Elsewhere, velvet, wall coverings, marble, crystal, Murano glass, fringes and tassels and design classics stand alongside stylish, glossily lacquered furniture. “No, we don’t have a particular style or characteristic signature,” say Stephen Alesch and Robin Standefer, he a passionate self-taught painter and artist, she a qualified stage and film director who worked for 15 years as a visual consultant for Martin Scorsese. “We work with what we find, and in this case that is a very expressive building that has lived through a lot and exudes an incredible, unmistakable energy. There are many forces at play in this building.”

Following its conversion by EPR Architects led by Mark Bruce, and the interior design by Roman and Williams, the NoMad Hotel, a listed building that is now owned by the Sydell Group, offers 91 luxury rooms.
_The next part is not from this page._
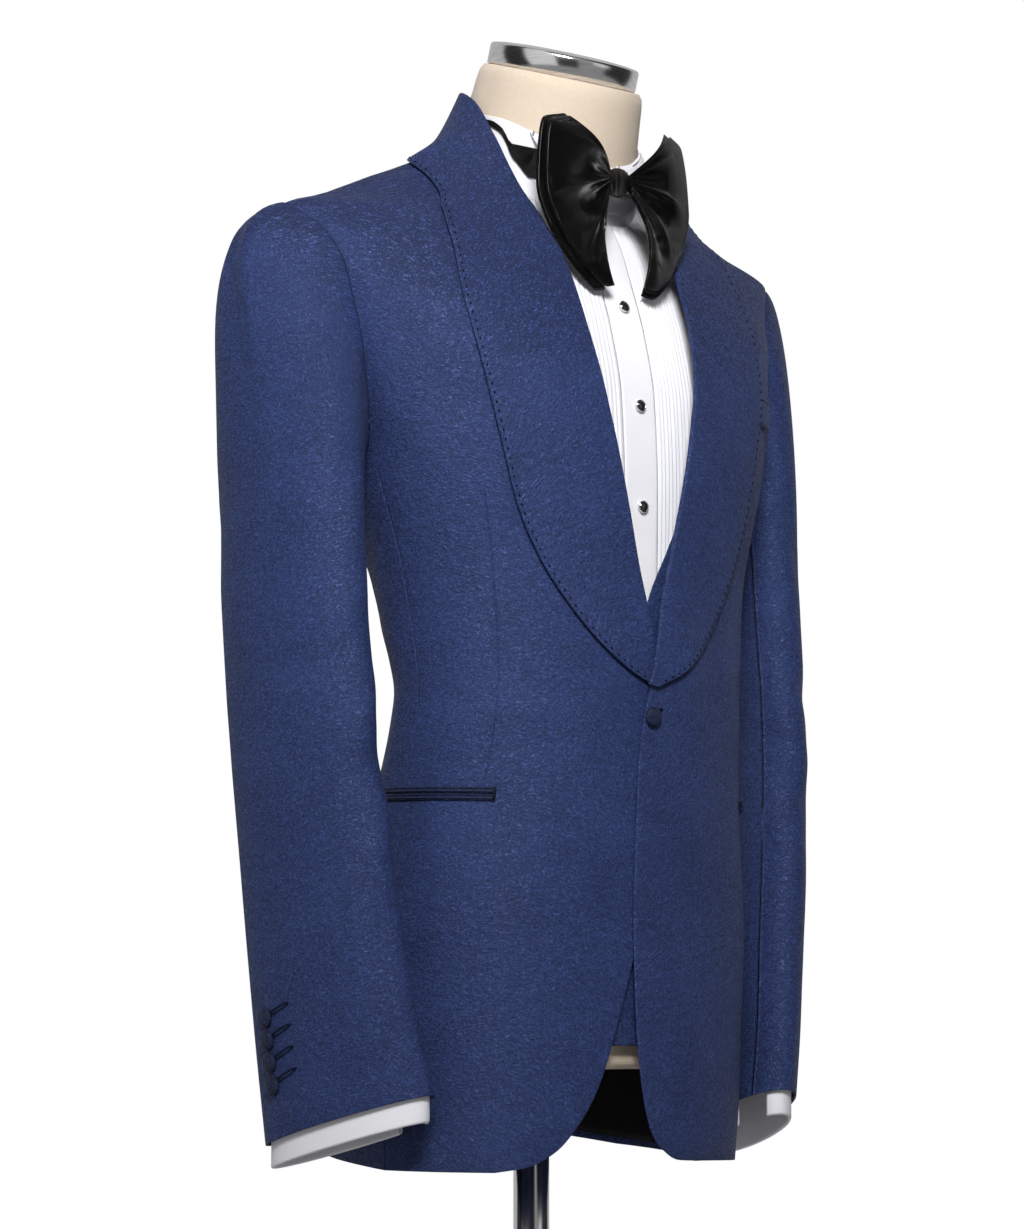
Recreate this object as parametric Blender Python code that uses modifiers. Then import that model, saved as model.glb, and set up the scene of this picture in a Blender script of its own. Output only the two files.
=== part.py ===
"""A one-button dinner jacket with its vest, pleated shirt and bow tie, on a limbless dress form.

Metres, +Z up. The origin is on the floor, under the pole. The front faces -Y and the
wearer's left is +X. The clothes are walls a few millimetres apart, built as layers of one
body surface: a point of that surface is an angle round the body (0 at the front, 90 at the
wearer's side, 180 at the back), a height, and a lift off the jacket's outer face.
"""
import math

import bmesh
import bpy
import numpy as np
from mathutils import Matrix, Vector

# ---------------------------------------------------------------- driving sizes
SEAM = 0.0003               # gap where two pieces are sewn or rest on each other
JACKET_WALL = 0.0018
LAPEL_WALL = 0.0015
VEST_WALL = 0.0012
SHIRT_WALL = 0.0010
LINING_WALL = 0.0010
SATIN_WALL = 0.0012

VEST_LIFT = -0.0054         # outer face of each layer, measured from the jacket's
SHIRT_LIFT = -0.0100
BIB_OUT = SEAM + SHIRT_WALL  # outer faces of the pleated bib and the placket, off the shirt
PLACKET_OUT = BIB_OUT + 0.0006
FORM_LIFT = -0.0150
LINING_LIFT = -0.0037
ON_CLOTH = 0.0016           # outer face of a thin strip that lies on the jacket
STRIP_WALL = 0.0010

OVERLAP_LIFT = 0.0024       # the left front lies over the right one
BREAK_LIFT = 0.0048         # and over the end of the right lapel, just above the button
BREAK_HEIGHT = 1.122
LAPEL_FOLD = 0.0018         # radius of the fold along the roll line
LAPEL_LIFT = 0.0041         # outer face of the lapel at its edge, above the front below it

SIDE_SEAM_FRONT = 82.0      # degrees round the body
SIDE_SEAM_BACK = 118.0
LAYER_HEIGHTS = (0.862, 1.000, 1.060, 1.105, 1.150, 1.205, 1.265, 1.325, 1.380, 1.430)
YOKE_STEPS = (0.5, 1.0)     # rows between the last of those heights and the neck
SEAM_TURN = 0.11            # half a seam's gap, in degrees

# The body: a rounded section at each height. half_width is across, front and back are the
# Y of the section's ends, side the Y of its widest point, and squareness 2 is an ellipse.
BODY = [
    # height, half_width, front, side, back, front_squareness, back_squareness
    (0.760, 0.1470, -0.1270, -0.0050, 0.1130, 2.10, 2.70),
    (0.850, 0.1490, -0.1310, -0.0060, 0.1140, 2.25, 2.60),
    (0.950, 0.1475, -0.1320, -0.0100, 0.0980, 2.40, 2.20),
    (1.030, 0.1430, -0.1350, -0.0200, 0.0670, 2.20, 1.80),
    (1.100, 0.1390, -0.1340, -0.0300, 0.0470, 2.25, 1.70),
    (1.180, 0.1480, -0.1310, -0.0240, 0.0600, 2.25, 1.90),
    (1.250, 0.1660, -0.1320, -0.0160, 0.0850, 2.35, 2.20),
    (1.310, 0.1820, -0.1290, -0.0120, 0.1010, 2.40, 2.40),
    (1.360, 0.1960, -0.1180, -0.0110, 0.1040, 2.20, 2.30),
    (1.400, 0.2100, -0.1040, -0.0100, 0.0990, 1.80, 2.10),
    (1.425, 0.2210, -0.0950, -0.0090, 0.0920, 1.50, 1.90),
    (1.435, 0.2220, -0.0910, -0.0090, 0.0880, 1.38, 1.75),
    (1.448, 0.1900, -0.0890, -0.0090, 0.0830, 1.25, 1.55),
    (1.463, 0.1580, -0.0888, -0.0095, 0.0780, 1.18, 1.35),
    (1.478, 0.1240, -0.0895, -0.0110, 0.0710, 1.22, 1.30),
    (1.490, 0.1000, -0.0925, -0.0130, 0.0635, 1.40, 1.40),
    (1.501, 0.0840, -0.0955, -0.0160, 0.0570, 1.70, 1.70),
    (1.515, 0.0735, -0.0980, -0.0208, 0.0500, 2.00, 2.00),
    (1.545, 0.0694, -0.1042, -0.0310, 0.0362, 2.00, 2.00),
]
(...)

It also boasts a number of other exciting spaces including the lobby, atrium, library, Elephant Bar, seminar rooms and theatrically decorated lounges for weddings, banquets and private dining. Room prices are regularly between 400 and 600 pounds, so well beyond the pain threshold for many, but for that price you can sleep in the European Hotel of the Year 2021 in all its glory. “In our projects, we want people to experience luxury living, but also to discover pure romanticism and Bohemian joie de vivre,” says Alesch, who with his team has already given numerous hotels and prize-winning temples of gastronomy a new look and, according to the Architectural Digest, is one of the top 100 designers in the world. “We want people to be curious and eager to let their thoughts fly away, far, far away.” And who knows, maybe they will encounter the picture of Dorian Gray or the feminist spirit of suffragette Emmeline Pankhurst in one of the rooms. I can resist everything except temptation – Oscar Wilde.